No. Radar uses radio waves and excels in adverse weather but has low spatial resolution. LiDAR uses laser light and produces far more detailed 3D point clouds, but can be affected by heavy rain or fog. Most advanced autonomous systems use both together for redundancy.

Does my iPhone have a LiDAR sensor?

Yes, if you own an iPhone 12 Pro or any later iPhone Pro model, it includes a LiDAR scanner on the rear camera array. Apple uses it to accelerate augmented reality app performance, improve autofocus in low light, and enable depth-based photography effects.
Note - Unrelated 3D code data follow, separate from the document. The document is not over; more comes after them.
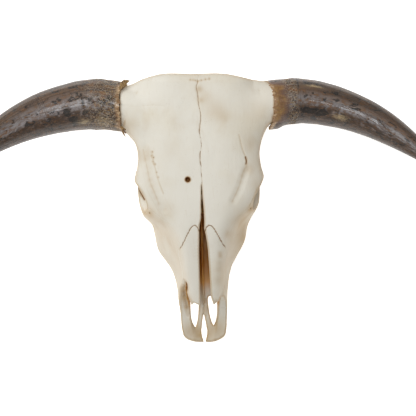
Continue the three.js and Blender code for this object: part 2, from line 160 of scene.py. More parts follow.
def curve(keys: Array, parts: int, closed: bool = False) -> Array:
    """Runs a centripetal Catmull-Rom curve through key points.

    Args:
        keys: An array whose last two axes are the keys and their coordinates.
        parts: Points for each stretch between two keys.
        closed: Whether the curve comes back to its first key.

    Returns:
        The same array with its keys replaced by the curve's points.
    """
    if closed:
        p = [np.roll(keys, shift, axis=-2) for shift in (1, 0, -1, -2)]
    else:
        first = 2 * keys[..., :1, :] - keys[..., 1:2, :]
        last = 2 * keys[..., -1:, :] - keys[..., -2:-1, :]
        long = np.concatenate([first, keys, last], axis=-2)
        count = keys.shape[-2] - 1
        p = [long[..., shift : shift + count, :] for shift in range(4)]
    lengths = (np.linalg.norm(b - a, axis=-1, keepdims=True) for a, b in zip(p, p[1:]))
    step = [np.maximum(length, 1e-6) ** 0.5 for length in lengths]
    start = (p[1] - p[0]) / step[0] - (p[2] - p[0]) / (step[0] + step[1]) + (p[2] - p[1]) / step[1]
    end = (p[2] - p[1]) / step[1] - (p[3] - p[1]) / (step[1] + step[2]) + (p[3] - p[2]) / step[2]
    start, end = start * step[1], end * step[1]
    t = (np.arange(parts) / parts)[:, None]
    a, b, c, d = (v[..., None, :] for v in (p[1], p[2], start, end))
    points = a * (2 * t**3 - 3 * t**2 + 1) + b * (3 * t**2 - 2 * t**3)
    points = points + c * (t**3 - 2 * t**2 + t) + d * (t**3 - t**2)
    points = points.reshape(*keys.shape[:-2], -1, keys.shape[-1])
    return points if closed else np.concatenate([points, keys[..., -1:, :]], axis=-2)


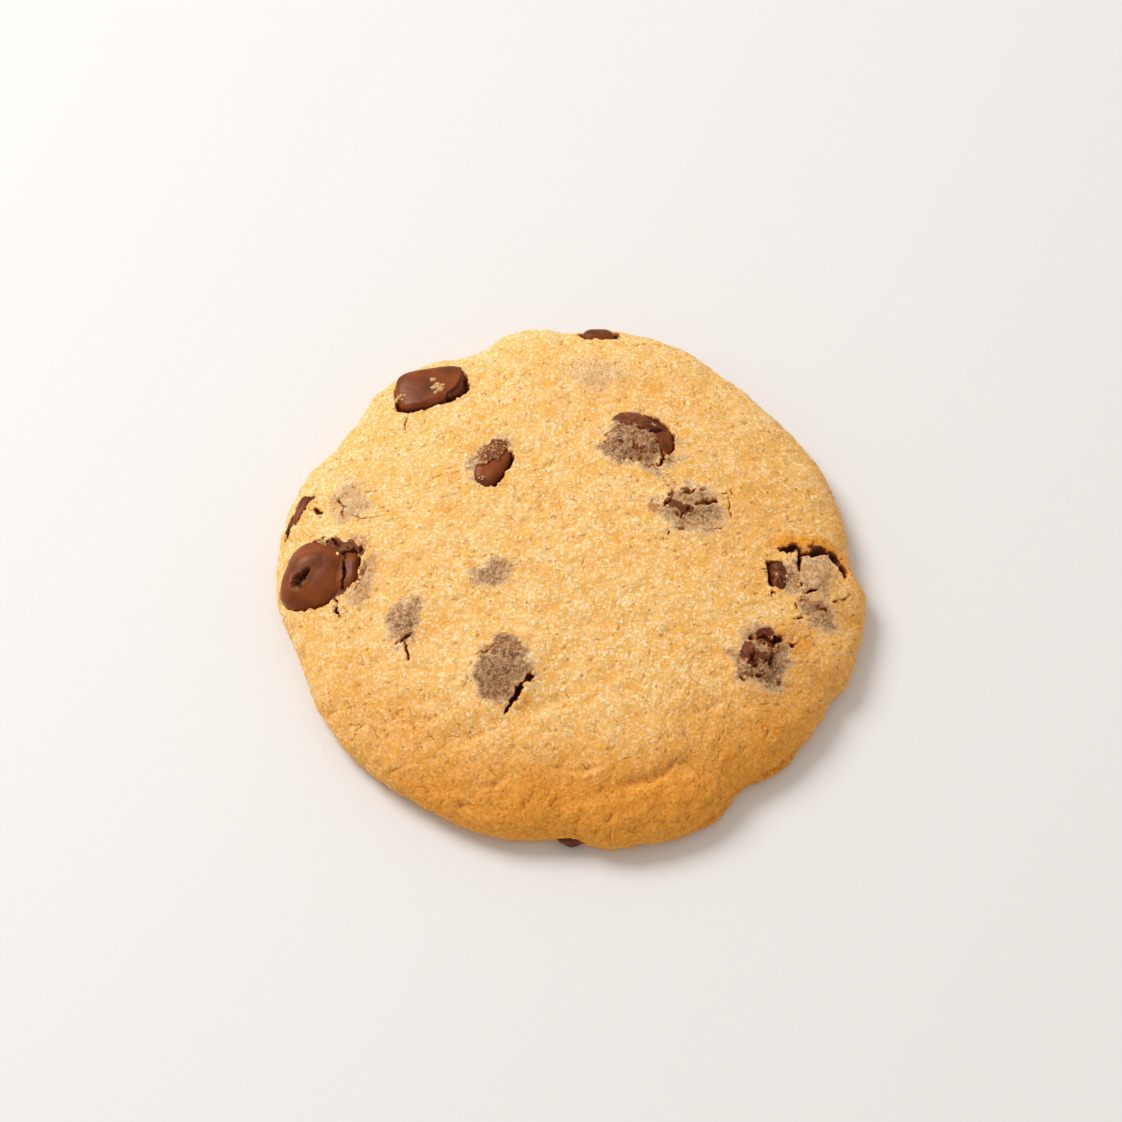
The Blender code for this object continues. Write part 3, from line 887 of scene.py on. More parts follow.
def pocket_and_skin(points, push, lumps, normals):
    """Points with the crust dropped away round each bare chip, and laid as a thin skin on others.

    A pocket's side is a smooth step of the distance outside its chip, lumps stay, and a skin lies
    on its chip's roof. Returns the points, and how deep in a pocket each is, from 0 to 1.
    """
    ragged = 0.00020 * layered_noise(points, 0.0011, 31)
    moved = points + push[:, None] * normals
    depth = np.zeros(len(points))
    for chip in CHIPS:
        outside = chip.depth_of(points)
        near = outside < POCKET_REACH
        cover = np.zeros(len(points))
        cover[near] = covering(chip, points[near])
        drop = min(POCKET_DEPTH, POCKET_SHARE * chip.half[2])
        inside = 1 - smoothstep(-0.00012, 0.00016, outside + ragged - chip.gap_at(points))
        depth = np.maximum(depth, drop * inside * (1 - cover) * (1 - lumps))
        lying = near & (cover > 0)
        roof = chip.roof(moved[lying]) + SKIN_THICKNESS + 0.8 * push[lying]
        lift = np.maximum(roof - moved[lying, 2], 0) * cover[lying]
        moved[lying, 2] += lift
    return moved - depth[:, None] * normals, np.clip(depth / 0.0008, 0, 1)


def crust_relief(points):
    """Fine relief of the crust: soft lumps and knobs by noise, and the crowns of packed granules,
    which fall off with the distance from warped random spots."""
    rougher = 0.55 + 0.8 * rim_share(points)
    lumps = SOFT_LUMP_RISE * rougher * layered_noise(points, SOFT_LUMP_SIZE, 41)
    knobs = KNOB_RISE * layered_noise(points, KNOB_SIZE, 44, layers=2)
    warped = points + 0.0003 * drift(points, 0.0012, 46)
    nearest, tone = grain_cells(warped, GRANULE_SIZE, 45)
    return lumps + knobs + (0.00008 + 0.00005 * tone) * (0.6 - nearest)


def crust_sheet():
    """The crust's points, triangles and attributes: the graded sheet, moved along its normals by
    the relief, and closed by rings under it."""
    middles = (np.arange(CRUST_CELLS) + 0.5) / CRUST_CELLS * 2 - 1
    cell_p, cell_q = (side.ravel() for side in np.meshgrid(middles, middles, indexing="ij"))
    near = feature_distance(smooth_crust(cell_p, cell_q)[0]).reshape(CRUST_CELLS, CRUST_CELLS)
    grade = (near < FINE_REACH).astype(int) + (near < FINEST_REACH)
    grade[(0, -1), :] = 0
    grade[:, (0, -1)] = 0
    sheet, triangles = graded_sheet(CRUST_CELLS, grade)
    p, q = sheet.T
    smooth, level = smooth_crust(p, q)
    normals = crust_normals(p, q)
    # The relief dies out towards the flat underside, which stays level
    lively = smoothstep(-1, -0.7, level)
    lumps, lump_share = lump_rise(smooth)
    cracks, lips = crack_depth(smooth)
    cracks = cracks * (1 - lump_share)
    folds = fold_depth(smooth)
    pores = pore_share(smooth)
    seam, opened = seam_fields(smooth)
    seams = SEAM_DEPTH * opened * np.exp(-((seam / SEAM_HALF_WIDTH) ** 2))
    relief = crust_relief(smooth)
    push = lively * (relief + lips - folds - seams - PORE_DEPTH * pores)
    points, pockets = pocket_and_skin(smooth, push, lump_share, normals)
    points += (lively * (lumps - cracks))[:, None] * normals
    tall = np.maximum(points[:, 2] - TALLEST + PRESSED, 0)
    points[:, 2] = np.maximum(points[:, 2] - tall + PRESSED * np.tanh(tall / PRESSED), 0)
    # How deep in a pocket or crack each point is: it sets the painted glow and painted shade there
    deep = np.maximum(pockets, np.clip(cracks / 0.0007, 0, 1))
    # How hollow the crust is: it sets the painted shade in hollows and folds, and thins the grains
    # there
    hollow = np.clip(0.45 - relief / 0.0004 + folds / 0.0005, 0, 1)

    # The underside: the sheet's edge, ring by ring in to the middle, with shallow dimples
    edge = np.nonzero(np.maximum(np.abs(p), np.abs(q)) > 1 - 1e-9)[0]
    edge = edge[np.argsort(np.arctan2(smooth[edge, 1], smooth[edge, 0]))]
    shares = np.linspace(1, 0, UNDERSIDE_RINGS + 1)[1:-1, None, None]
    rings = (smooth[edge][None] * shares).reshape(-1, 3)
    rings[:, 2] = DIMPLE_DEPTH * np.abs(smooth_noise(rings, DIMPLE_SIZE, 51))
    around = len(edge)
    index = np.vstack((edge, len(points) + np.arange(len(rings)).reshape(-1, around)))
    outer, inner = index[:-1], index[1:]
    next_outer, next_inner = np.roll(outer, -1, 1), np.roll(inner, -1, 1)
    strips = ((outer, inner, next_inner), (outer, next_inner, next_outer))
    triangles = [triangles, *(np.stack(strip, -1).reshape(-1, 3) for strip in strips)]
    last = index[-1]
    centre = len(points) + len(rings)
    triangles.append(np.stack((last, np.full(around, centre), np.roll(last, -1)), -1))
    points = np.vstack((points, rings, ((0, 0, 0),)))
    # Each attribute on the sheet, and its value on the underside
    fields = {
        "deep": (deep, 0),
        "hollow": (hollow, 0.5),
        "seam": (seam, 1),
        "opened": (opened * lively, 0),
        "pore": (pores, 0),
        "level": (level, -1),
    }
    below = len(rings) + 1
    fields = {
        name: np.append(above, np.full(below, under)) for name, (above, under) in fields.items()
    }
    return points, np.concatenate(triangles), fields


def piece_from(name, points, triangles, attributes, finish):
    """A mesh object at the origin from arrays, shaded smooth, with attributes on its points."""
    mesh = bpy.data.meshes.new(name)
    mesh.from_pydata(points, [], triangles.tolist())
    for label, values in attributes.items():
        field = mesh.attributes.new(label, "FLOAT", "POINT")
        field.data.foreach_set("value", values.astype(np.float32))
    mesh.shade_smooth()
    mesh.materials.append(finish)
    piece = bpy.data.objects.new(name, mesh)
    bpy.context.scene.collection.objects.link(piece)
    return piece


# Patches of the top that are a little browner, some of them as painted shade: place, half length,
# half width, turn, how much
TOASTED_AND_SHADED_PATCHES = (
    # Painted shade that darkens the right third and the back
    ((0.0250, 0.0060), 0.0170, 0.0120, 90, 0.36),
    ((0.0050, 0.0270), 0.0180, 0.0100, 0, 0.22),
    # Painted shade on the upper walls of the crevice at the right edge
    ((0.0290, 0.0016), 0.0022, 0.0010, 0, 0.70),
    ((0.0330, 0.0019), 0.0030, 0.0011, -8, 0.80),
    ((0.0358, 0.0010), 0.0024, 0.0009, -50, 0.80),
    # Toasted: below the broken chip at the lower right
    ((0.0298, -0.0130), 0.0036, 0.0024, 0, 0.75),
)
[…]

How accurate is LiDAR sensor technology?

Accuracy depends on the system design and range. Consumer-grade LiDAR in smartphones achieves roughly ±1 cm at distances up to 5 meters. Automotive-grade systems achieve ±2–5 cm at ranges up to 250 meters. Aerial survey-grade systems typically achieve ±10 cm at altitudes up to 6,000 meters above ground level.

Why is LiDAR so expensive for autonomous vehicles?

Early mechanical LiDAR required precision-machined spinning assemblies, driving costs above $75,000 per unit. The shift to solid-state designs using MEMS mirrors and photonic integrated circuits is reducing that cost dramatically. Automotive-grade solid-state units are approaching the $200 price point needed for mass vehicle integration.

What is a LiDAR point cloud?

A point cloud is the raw output of a LiDAR scan: a dense collection of data points, each representing a surface location in 3D space with X, Y, and Z coordinates. Processing software converts these millions of points into recognizable objects — roads, walls, people, vehicles — using algorithms and, increasingly, AI-based classification models.